How authentic are any of these personas to the American male? Or more importantly, as this article suggests, the “real” man. In order to be authentically masculine, a man must be engaged in an extremely physically demanding, labor-intensive job. Otherwise, does he not retain any masculine features? It is also interesting to note how the male is perceived in our culture and has two vastly polar opposite personas, according to reality television. With the increase in segmentation in television, comes even more niche and segmented reality characters who must be displayed as over-the-top and possess extremely differing personalities to find and capture audiences in order to be successful in ratings. The masculine man: Reality?
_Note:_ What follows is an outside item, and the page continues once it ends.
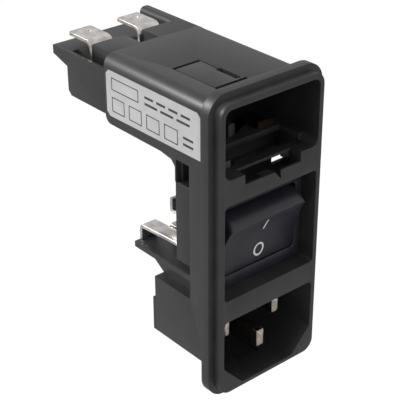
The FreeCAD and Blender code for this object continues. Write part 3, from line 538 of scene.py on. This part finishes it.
# Geometry nodes that repeat one field along the label
def rowOfFields():
    tree = bpy.data.node_groups.new("rowOfFields", "GeometryNodeTree")
    for name in ("Pitch", "Length", "Height", "Thickness", "Stroke"):
        tree.interface.new_socket(name, in_out="INPUT", socket_type="NodeSocketFloat")
    tree.interface.new_socket("Count", in_out="INPUT", socket_type="NodeSocketInt")
    tree.interface.new_socket("Framed", in_out="INPUT", socket_type="NodeSocketBool")
    tree.interface.new_socket("Ink", in_out="INPUT", socket_type="NodeSocketMaterial")
    tree.interface.new_socket("Geometry", in_out="OUTPUT", socket_type="NodeSocketGeometry")
    given = addNode(tree, "NodeGroupInput")
    step = addNode(tree, "ShaderNodeCombineXYZ", {"Y": given.outputs["Pitch"]})
    line = addNode(
        tree,
        "GeometryNodeMeshLine",
        {"Count": given.outputs["Count"], "Offset": step.outputs["Vector"]},
    )
    size = addNode(
        tree,
        "ShaderNodeCombineXYZ",
        {
            "X": given.outputs["Thickness"],
            "Y": given.outputs["Length"],
            "Z": given.outputs["Height"],
        },
    )
    bar = addNode(tree, "GeometryNodeMeshCube", {"Size": size.outputs["Vector"]})
    path = addNode(
        tree,
        "GeometryNodeCurvePrimitiveQuadrilateral",
        {"Width": given.outputs["Length"], "Height": given.outputs["Height"]},
    )
    section = addNode(
        tree,
        "GeometryNodeCurvePrimitiveQuadrilateral",
        {"Width": given.outputs["Stroke"], "Height": given.outputs["Thickness"]},
    )
    swept = addNode(
        tree,
        "GeometryNodeCurveToMesh",
        {"Curve": path.outputs["Curve"], "Profile Curve": section.outputs["Curve"]},
    )
    outline = addNode(
        tree,
        "GeometryNodeTransform",
        {"Geometry": swept.outputs["Mesh"], "Rotation": (math.pi / 2, 0, math.pi / 2)},
    )
    field = addNode(
        tree,
        "GeometryNodeSwitch",
        {
            "Switch": given.outputs["Framed"],
            "False": bar.outputs["Mesh"],
            "True": outline.outputs["Geometry"],
        },
        input_type="GEOMETRY",
    )
    copies = addNode(
        tree,
        "GeometryNodeInstanceOnPoints",
        {"Points": line.outputs["Mesh"], "Instance": field.outputs["Output"]},
    )
    solid = addNode(
        tree, "GeometryNodeRealizeInstances", {"Geometry": copies.outputs["Instances"]}
    )
    inked = addNode(
        tree,
        "GeometryNodeSetMaterial",
        {"Geometry": solid.outputs["Geometry"], "Material": given.outputs["Ink"]},
    )
    addNode(tree, "NodeGroupOutput", {"Geometry": inked.outputs["Geometry"]})
    return tree


def printLabel():
    low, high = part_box("rating_label")
    tree = rowOfFields()
    sockets = {
        item.name: item.identifier for item in tree.interface.items_tree if item.in_out == "INPUT"
    }
    for number, row in enumerate(labelPrint["rows"]):
        carrier = bpy.data.objects.new("carrier", bpy.data.meshes.new("carrier"))
        scene.collection.objects.link(carrier)
        maker = carrier.modifiers.new("fields", "NODES")
        maker.node_group = tree
        maker[sockets["Count"]] = row["count"]
        maker[sockets["Pitch"]] = -row["pitch"] * mm
        maker[sockets["Length"]] = row["length"] * mm
        maker[sockets["Height"]] = row.get("frameHeight", labelPrint["barHeight"]) * mm
        maker[sockets["Thickness"]] = labelPrint["thickness"] * 2 * mm
        maker[sockets["Stroke"]] = labelPrint["stroke"] * mm
        maker[sockets["Framed"]] = "frameHeight" in row
        maker[sockets["Ink"]] = materials["greyInk"]
        mesh = bpy.data.meshes.new_from_object(
            carrier.evaluated_get(bpy.context.evaluated_depsgraph_get())
        )
        bpy.data.objects.remove(carrier)
        along = high.y - (row["start"] + row["length"] / 2) * mm
        mesh.transform(Matrix.Translation((low.x, along, low.z + row["level"] * mm)))
        piece = bpy.data.objects.new(f"labelFields{number}", mesh)
        scene.collection.objects.link(piece)
        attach(piece, "housing")


printLabel()
print("label printed")


# A floor that the camera sees nearly white and that lights the module as a pale matt one does
def makeFloor():
    bottom = cadBox[0].z - studio["floorDrop"] * mm
    half = studio["floorHalf"] * mm
    mesh = bpy.data.meshes.new("floor")
    corners = [
        (-half, -half, bottom),
        (half, -half, bottom),
        (half, half, bottom),
        (-half, half, bottom),
    ]
    mesh.from_pydata(corners, [], [(0, 1, 2, 3)])
    floor = bpy.data.objects.new("floor", mesh)
    scene.collection.objects.link(floor)
    material = bpy.data.materials.new("paleFloor")
    material.use_nodes = True
    tree = material.node_tree
    tree.nodes.clear()
    path = addNode(tree, "ShaderNodeLightPath")
    shown = addNode(
        tree,
        "ShaderNodeMath",
        {0: path.outputs["Is Camera Ray"], 1: studio["floorGlow"]},
        operation="MULTIPLY",
    )
    matt = addNode(tree, "ShaderNodeBsdfDiffuse", {"Color": linear(studio["floorColor"])})
    white = addNode(
        tree,
        "ShaderNodeEmission",
        {"Color": linear(studio["background"]), "Strength": studio["floorWhite"]},
    )
    mixed = addNode(
        tree,
        "ShaderNodeMixShader",
        {0: shown.outputs[0], 1: matt.outputs["BSDF"], 2: white.outputs["Emission"]},
    )
    addNode(tree, "ShaderNodeOutputMaterial", {"Surface": mixed.outputs["Shader"]})
    floor.data.materials.append(material)


# A sky that the camera sees white
def makeSky():
    world = bpy.data.worlds.new("studio")
    world.use_nodes = True
    scene.world = world
    tree = world.node_tree
    tree.nodes.clear()
    path = addNode(tree, "ShaderNodeLightPath")
    mirrored = addNode(
        tree,
        "ShaderNodeMapRange",
        {
            "Value": path.outputs["Is Glossy Ray"],
            "To Min": studio["skyStrength"],
            "To Max": studio["skyMirror"],
        },
    )
    strength = addNode(
        tree,
        "ShaderNodeMath",
        {0: mirrored.outputs["Result"], 1: path.outputs["Is Camera Ray"]},
        operation="MAXIMUM",
    )
    sky = addNode(
        tree,
        "ShaderNodeBackground",
        {"Color": linear(studio["background"]), "Strength": strength.outputs[0]},
    )
    addNode(tree, "ShaderNodeOutputWorld", {"Surface": sky.outputs["Background"]})


def makeLamps():
    aim = Vector(studio["aim"]) * mm
    for lamp in studio["lamps"]:
        light = bpy.data.lights.new(lamp["name"], "AREA")
        light.shape = "DISK"
        light.size = lamp["size"] * mm
        light.energy = lamp["power"]
        holder = bpy.data.objects.new(lamp["name"], light)
        scene.collection.objects.link(holder)
        holder.location = Vector(lamp["place"]) * mm
        holder.visible_diffuse = not lamp.get("sheen", False)
        holder.rotation_euler = (aim - holder.location).to_track_quat("-Z", "Y").to_euler()


def makeCamera():
    azimuth = math.radians(view["azimuth"])
    elevation = math.radians(view["elevation"])
    back = Vector(
        (
            math.sin(azimuth) * math.cos(elevation),
            -math.cos(azimuth) * math.cos(elevation),
            math.sin(elevation),
        )
    )
    camera = bpy.data.cameras.new("camera")
    camera.lens = view["focal"]
    camera.sensor_width = view["sensor"]
    holder = bpy.data.objects.new("camera", camera)
    scene.collection.objects.link(holder)
    turn = (-back).to_track_quat("-Z", "Y").to_matrix().to_4x4()
    roll = Matrix.Rotation(math.radians(view["roll"]), 4, "Z")
    place = Vector(view["target"]) * mm + back * view["distance"] * mm
    holder.matrix_world = Matrix.Translation(place) @ turn @ roll
    scene.camera = holder


makeFloor()
makeSky()
makeLamps()
makeCamera()
scene.view_settings.view_transform = "Standard"
print("studio set")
Or just another reality television character?
O.K.,but what about us life-size Brads?(From 1968-’72,Brad was Barbie’s then-boyfriend Ken’s handsome black buddy;Yours Truly is a black Canadian lad,62 July 6,said cover boy handsome,muscular,a bit beefyI’m 5’9″,201 lb.,boasting 18″ arms,but like a LOT of older chaps,am attempting to shed 15-20 lb.Also,along with my penchant for Western duds,i.e.,cowboy hat,shirt,Wranglers jeans and occasionally boots,and desire to become a song-writer,I possess a 150-160 IQ-GENIUS LEVEL!!!!)
With today’s emphasis on slaves/Civil Rights-Era leaders,black ensemble cast members and/or de-sexed buddy/sidekick to the star/stud,we telegenic black men are ALMOST ENTIRELY MISSING FROM ALL MEDIA!!!!(Why do you think Kevin Hart,a talented though physically unattractive black comedian,is Hollywood’s go-to black actor/comedian?Because producers don’t have to worry about his becoming some (esepecially white) babe’s love interest,as frankly,they would for me.
WE’RE the victims of seemingly unyielding media antipathy!!!!!